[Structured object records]
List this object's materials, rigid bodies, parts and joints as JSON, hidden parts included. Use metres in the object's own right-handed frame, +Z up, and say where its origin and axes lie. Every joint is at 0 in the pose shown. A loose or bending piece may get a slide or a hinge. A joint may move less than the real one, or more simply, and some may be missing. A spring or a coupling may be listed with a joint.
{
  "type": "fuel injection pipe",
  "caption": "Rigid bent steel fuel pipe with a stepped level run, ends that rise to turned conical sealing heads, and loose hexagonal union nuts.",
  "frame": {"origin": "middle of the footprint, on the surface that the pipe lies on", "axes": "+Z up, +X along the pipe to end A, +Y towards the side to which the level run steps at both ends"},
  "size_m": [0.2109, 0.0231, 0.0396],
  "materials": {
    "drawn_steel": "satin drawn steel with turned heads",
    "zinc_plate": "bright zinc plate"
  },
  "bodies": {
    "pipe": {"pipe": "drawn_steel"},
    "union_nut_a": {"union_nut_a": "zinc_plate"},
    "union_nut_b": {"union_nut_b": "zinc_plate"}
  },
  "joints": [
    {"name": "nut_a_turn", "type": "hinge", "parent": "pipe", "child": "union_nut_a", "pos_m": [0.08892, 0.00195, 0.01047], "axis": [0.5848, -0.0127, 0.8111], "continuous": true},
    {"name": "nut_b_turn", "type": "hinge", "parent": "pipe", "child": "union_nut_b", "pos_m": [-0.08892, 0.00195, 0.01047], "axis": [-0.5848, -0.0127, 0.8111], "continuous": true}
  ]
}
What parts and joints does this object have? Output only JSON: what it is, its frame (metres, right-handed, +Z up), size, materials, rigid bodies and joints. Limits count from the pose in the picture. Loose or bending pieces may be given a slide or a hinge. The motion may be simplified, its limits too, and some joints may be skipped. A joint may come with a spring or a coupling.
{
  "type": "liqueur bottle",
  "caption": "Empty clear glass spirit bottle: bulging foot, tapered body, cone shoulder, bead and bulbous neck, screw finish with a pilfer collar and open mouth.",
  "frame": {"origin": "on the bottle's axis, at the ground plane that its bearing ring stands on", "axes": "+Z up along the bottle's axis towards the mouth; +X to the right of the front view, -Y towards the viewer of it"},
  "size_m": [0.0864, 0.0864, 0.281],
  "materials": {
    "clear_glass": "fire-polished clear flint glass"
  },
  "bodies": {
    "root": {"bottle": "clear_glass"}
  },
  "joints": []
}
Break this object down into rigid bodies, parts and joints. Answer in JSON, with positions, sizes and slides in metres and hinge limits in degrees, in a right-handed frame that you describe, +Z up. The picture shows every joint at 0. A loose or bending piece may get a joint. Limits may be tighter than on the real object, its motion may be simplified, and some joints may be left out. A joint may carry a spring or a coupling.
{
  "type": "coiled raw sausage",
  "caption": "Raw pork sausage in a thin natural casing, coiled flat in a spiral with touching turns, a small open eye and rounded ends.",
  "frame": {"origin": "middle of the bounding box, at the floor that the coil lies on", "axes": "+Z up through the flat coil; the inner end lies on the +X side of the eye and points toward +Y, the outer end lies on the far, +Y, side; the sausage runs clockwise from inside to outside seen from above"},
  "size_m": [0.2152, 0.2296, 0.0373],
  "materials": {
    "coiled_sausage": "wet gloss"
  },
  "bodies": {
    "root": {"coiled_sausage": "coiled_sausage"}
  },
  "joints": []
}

==

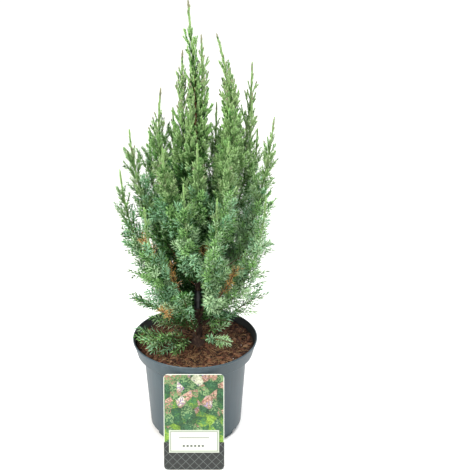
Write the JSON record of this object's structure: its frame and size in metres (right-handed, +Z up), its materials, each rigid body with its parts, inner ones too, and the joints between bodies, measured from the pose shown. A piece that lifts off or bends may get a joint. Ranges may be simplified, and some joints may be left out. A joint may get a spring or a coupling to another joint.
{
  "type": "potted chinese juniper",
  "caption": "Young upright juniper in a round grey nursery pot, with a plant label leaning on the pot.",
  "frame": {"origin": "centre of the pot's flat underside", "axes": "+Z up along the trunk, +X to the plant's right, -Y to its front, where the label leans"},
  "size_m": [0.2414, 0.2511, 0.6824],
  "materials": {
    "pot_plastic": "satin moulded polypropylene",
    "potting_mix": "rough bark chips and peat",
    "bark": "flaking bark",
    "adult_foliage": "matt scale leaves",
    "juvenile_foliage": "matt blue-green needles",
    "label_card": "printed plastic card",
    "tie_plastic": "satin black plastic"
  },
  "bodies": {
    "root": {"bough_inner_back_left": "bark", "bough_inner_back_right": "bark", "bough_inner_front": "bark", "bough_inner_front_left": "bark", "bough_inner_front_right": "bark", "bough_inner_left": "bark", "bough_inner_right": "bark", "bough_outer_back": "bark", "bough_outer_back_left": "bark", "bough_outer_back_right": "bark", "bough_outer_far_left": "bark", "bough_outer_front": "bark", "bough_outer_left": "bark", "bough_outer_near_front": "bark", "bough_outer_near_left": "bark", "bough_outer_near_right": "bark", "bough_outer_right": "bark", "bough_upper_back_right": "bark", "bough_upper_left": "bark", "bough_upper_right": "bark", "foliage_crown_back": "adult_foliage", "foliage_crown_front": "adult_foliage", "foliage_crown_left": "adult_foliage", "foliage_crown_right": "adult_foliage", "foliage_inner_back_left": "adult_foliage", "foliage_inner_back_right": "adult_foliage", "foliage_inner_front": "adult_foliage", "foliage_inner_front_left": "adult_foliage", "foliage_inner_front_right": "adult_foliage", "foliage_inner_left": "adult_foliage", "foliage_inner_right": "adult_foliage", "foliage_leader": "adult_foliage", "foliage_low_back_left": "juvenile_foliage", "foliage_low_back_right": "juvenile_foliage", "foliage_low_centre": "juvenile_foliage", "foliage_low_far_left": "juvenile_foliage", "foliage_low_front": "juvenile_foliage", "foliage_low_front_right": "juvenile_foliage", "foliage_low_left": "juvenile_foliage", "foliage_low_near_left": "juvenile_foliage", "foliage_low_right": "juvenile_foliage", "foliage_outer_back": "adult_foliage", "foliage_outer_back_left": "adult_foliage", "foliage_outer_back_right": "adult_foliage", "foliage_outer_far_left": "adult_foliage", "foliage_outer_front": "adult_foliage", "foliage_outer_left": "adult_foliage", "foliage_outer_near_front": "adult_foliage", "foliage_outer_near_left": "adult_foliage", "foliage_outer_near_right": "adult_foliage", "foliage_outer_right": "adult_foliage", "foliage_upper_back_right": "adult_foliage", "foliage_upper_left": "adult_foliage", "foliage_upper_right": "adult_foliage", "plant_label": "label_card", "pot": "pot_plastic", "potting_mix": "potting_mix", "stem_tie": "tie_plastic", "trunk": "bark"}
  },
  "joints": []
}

■ Problem statement:
Where a line of the entries contains the word "joints", copy that line.

■ Answer for the task:
List this object's materials, rigid bodies, parts and joints as JSON, hidden parts included. Use metres in the object's own right-handed frame, +Z up, and say where its origin and axes lie. Every joint is at 0 in the pose shown. A loose or bending piece may get a slide or a hinge. A joint may move less than the real one, or more simply, and some may be missing. A spring or a coupling may be listed with a joint.
  "joints": [
What parts and joints does this object have? Output only JSON: what it is, its frame (metres, right-handed, +Z up), size, materials, rigid bodies and joints. Limits count from the pose in the picture. Loose or bending pieces may be given a slide or a hinge. The motion may be simplified, its limits too, and some joints may be skipped. A joint may come with a spring or a coupling.
  "joints": []
Break this object down into rigid bodies, parts and joints. Answer in JSON, with positions, sizes and slides in metres and hinge limits in degrees, in a right-handed frame that you describe, +Z up. The picture shows every joint at 0. A loose or bending piece may get a joint. Limits may be tighter than on the real object, its motion may be simplified, and some joints may be left out. A joint may carry a spring or a coupling.
  "joints": []
Write the JSON record of this object's structure: its frame and size in metres (right-handed, +Z up), its materials, each rigid body with its parts, inner ones too, and the joints between bodies, measured from the pose shown. A piece that lifts off or bends may get a joint. Ranges may be simplified, and some joints may be left out. A joint may get a spring or a coupling to another joint.
  "joints": []